Goals Above Replacement Value
Now that we’ve looked at production, let’s take a look at these players’ goals above replacement (GAR) values, which rates their value above a replacement (average) level player. First, we’ll peek at their true GAR value, then we’ll look at their expected GAR value (xGAR).
These values confirm what we know about these players on ice. Vrana’s value is mainly (almost solely) derived from his even strength offensive ability, but his defensive performance reduces his overall value.
For Mantha, he is solid offensively during even strength, but has above replacement level value defensively, which ultimately brings his total GAR value slightly above Vrana’s. I included Panik’s values here to show why the Capitals had to unload him and pay picks to Detroit to take his contract.
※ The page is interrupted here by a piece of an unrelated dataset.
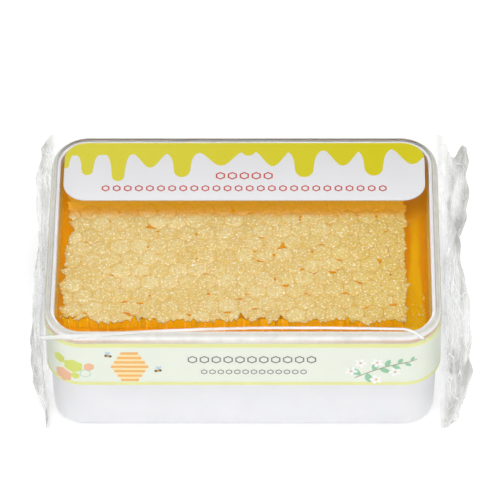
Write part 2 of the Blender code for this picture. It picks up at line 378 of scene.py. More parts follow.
def label_paper(name, colour):
    """Printed film stock: a coat of colour with a faint tooth."""
    finish = Finish(name, Roughness=0.42)
    shade = finish.grain(12 * MM, 2.0)
    darker = tuple(0.95 * c for c in colour[:3]) + (1.0,)
    finish.set(Base_Color=finish.mix(shade, colour, darker))
    finish.bump(finish.grain(0.4 * MM, 2.0), 0.01 * MM)
    return finish.material


def crinkled_film():
    """Clear film: a faint gloss where it lies smooth, grey-white where it is crushed, with painted
    light: grey and white facet patches, white crease and streak lines, a highlight line along its
    top front fold and a faint glow.
    """
    # painted light: a faint white glow on the film, though it is no lamp
    finish = Finish(
        "crinkled_film", Roughness=0.2, Emission_Color=(1.0, 1.0, 0.98, 1.0), Emission_Strength=0.04,
    )
    crush = finish.attribute("crush")
    along = (1.0, 0.045, 0.3)
    streak = finish.grain(1.8 * MM, 4.0, stretch=along, roughness=0.55)
    # painted light and shade: soft grey and white patches for the facets of crushed film
    painted_facet_light = finish.rise(finish.grain(5 * MM, 1.0, stretch=(1.0, 0.2, 0.5)), 0.4, 0.58)
    # painted highlights: thin white lines along the film's streaks
    line = finish.maths("ABSOLUTE", finish.grain(3.2 * MM, 2.0, stretch=(1.0, 0.06, 0.35)) - 0.5)
    line = 1.0 - finish.rise(line, 0.0, 0.02)
    x, y, z = finish.axes()
    # painted highlight: a bright white line along the fold over the top front edge
    from_middle = (x - MIDDLE_X - 14 * MM) / (70 * MM)
    right_end = finish.rise(x, MIDDLE_X + 44 * MM, MIDDLE_X + 54 * MM)
    fold_y = FILM_FOLD - 3.2 * MM * from_middle * from_middle - 3.5 * MM * right_end
    off_fold = finish.maths("ABSOLUTE", y - fold_y)
    painted_fold_highlight = (1.0 - finish.rise(off_fold, 0.25 * MM, 0.5 * MM)) * finish.rise(z, 37 * MM, 38.5 * MM)
    painted_fold_highlight = painted_fold_highlight * (0.75 + 0.5 * finish.grain(16 * MM, 2.0))
    # painted highlights: thin white crease lines where the film is crushed
    bend = finish.maths("ABSOLUTE", finish.grain(13 * MM, 1.0, stretch=(1.0, 0.5, 0.7)) - 0.5)
    painted_crease_highlight = 1.0 - finish.rise(bend, 0.0, 0.012)
    white = finish.maths("MAXIMUM", finish.maths("MAXIMUM", painted_facet_light, painted_fold_highlight), painted_crease_highlight * crush)
    white = finish.maths("MAXIMUM", white, line * finish.rise(streak, 0.45, 0.5))
    finish.set(Base_Color=finish.mix(white, linear(144, 146, 138), linear(236, 237, 236)))
    cover = 0.003 + crush * (0.36 + 0.42 * finish.rise(streak, 0.36, 0.66) + 0.35 * line)
    cover = cover + painted_crease_highlight * crush * 0.35 + painted_fold_highlight * 0.9
    finish.bump(finish.grain(1.6 * MM, 2.0, stretch=along) * crush, 0.12 * MM)
    finish.thin(finish.maths("MINIMUM", cover, 0.95))
    return finish.material


def pale_floor():
    return Finish(
        "pale_floor", Base_Color=(0.93, 0.93, 0.93, 1.0), Roughness=0.9,
        Emission_Color=(1.0, 1.0, 1.0, 1.0), Emission_Strength=0.25,
    ).material


# ---------------------------------------------------------------- growing meshes

class Growth(Graph):
    """A tree of geometry nodes whose sizes are its named inputs."""

    KINDS = {int: "NodeSocketInt", float: "NodeSocketFloat", tuple: "NodeSocketVector"}

    def __init__(self, name, sizes):
        super().__init__(bpy.data.node_groups.new(name, "GeometryNodeTree"))
        interface = self.tree.interface
        interface.new_socket("Mesh", in_out="OUTPUT", socket_type="NodeSocketGeometry")
        for key, value in sizes.items():
            kind = self.KINDS[type(value)]
            interface.new_socket(key, in_out="INPUT", socket_type=kind).default_value = value
        given = self.add("NodeGroupInput").outputs
        self.size = {key: Term(self, given[key]) for key in sizes}
        self.position = self.term("GeometryNodeInputPosition")

    def random(self, low, high, seed, vector=False):
        """One draw for each element, with a fixed seed."""
        first, output = (0, 0) if vector else (2, 1)
        sockets = {first: low, first + 1: high, "Seed": seed}
        settings = {"data_type": "FLOAT_VECTOR" if vector else "FLOAT"}
        return self.term("FunctionNodeRandomValue", settings, sockets, output)

    def swirl(self, size):
        """A smooth drift through space, from -0.5 to 0.5 along each axis."""
        sockets = {"Vector": self.position, "Scale": 1 / size}
        colour = self.term("ShaderNodeTexNoise", {}, sockets, "Color")
        return self.vector_maths("SUBTRACT", colour, (0.5, 0.5, 0.5))

    def combined(self, **parts):
        return self.term("ShaderNodeCombineXYZ", {}, parts)

    def moved(self, geometry, offset):
        return self.term("GeometryNodeSetPosition", {}, {"Geometry": geometry, "Offset": offset})

    def strewn(self, points, thing, **sockets):
        sockets = {"Points": points, "Instance": thing, **sockets}
        copies = self.term("GeometryNodeInstanceOnPoints", {}, sockets)
        return self.term("GeometryNodeRealizeInstances", {}, {"Geometry": copies})

    def ends(self, geometry, material):
        """Closes the tree with its instances made real and its material set."""
        mesh = self.term("GeometryNodeRealizeInstances", {}, {"Geometry": geometry})
        mesh = self.term("GeometryNodeSetMaterial", {}, {"Geometry": mesh, "Material": material})
        self.join(mesh, self.add("NodeGroupOutput").inputs[0])
        return self.tree


def grown(name, tree, **inputs):
    """The plain mesh that a tree of geometry nodes makes."""
    holder = linked(name, bpy.data.meshes.new(name))
    modifier = holder.modifiers.new("grow", "NODES")
    modifier.node_group = tree
    for item in tree.interface.items_tree:
        if item.in_out == "INPUT" and item.name in inputs:
            modifier[item.identifier] = inputs[item.name]
    evaluated = holder.evaluated_get(bpy.context.evaluated_depsgraph_get())
    mesh = bpy.data.meshes.new_from_object(evaluated)
    bpy.data.objects.remove(holder)
    mesh.name = name
    return mesh


# ---------------------------------------------------------------- making meshes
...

Here’s their xGAR figures:
Vrana’s xGAR figures offensively are a lot higher than his actual GAR value, because he generates a lot of expected goals and chances with his overall offensive ability in a relatively low set of ice time. That drives his value up, but we also see that he’s still a below replacement level player defensively. Mantha is at a solid 11.9 xGAR, but doesn’t exactly blow anyone away with any of his GAR figures.
Trading Vrana out of DC was a tough pill for most fans to swallow. As a key part of the team’s sole Cup win and pinnacle of the Ovechkin era, trading Vrana was a shock. Unfortunately, with Vrana potentially entering restricted free agency with arbitration rights, the Capitals sought cost certainty and a top six player that fit the mold and the identity of the team.
Mantha fit that mold and had multiple years of team control remaining on his contract. Mantha added a bit more defensive stability with a slightly lower offensive production output, but with the other forwards on this team that can produce offensively, it seemed like a worthwhile move at the time. Time will tell if this is a trade that the Capitals end up regretting.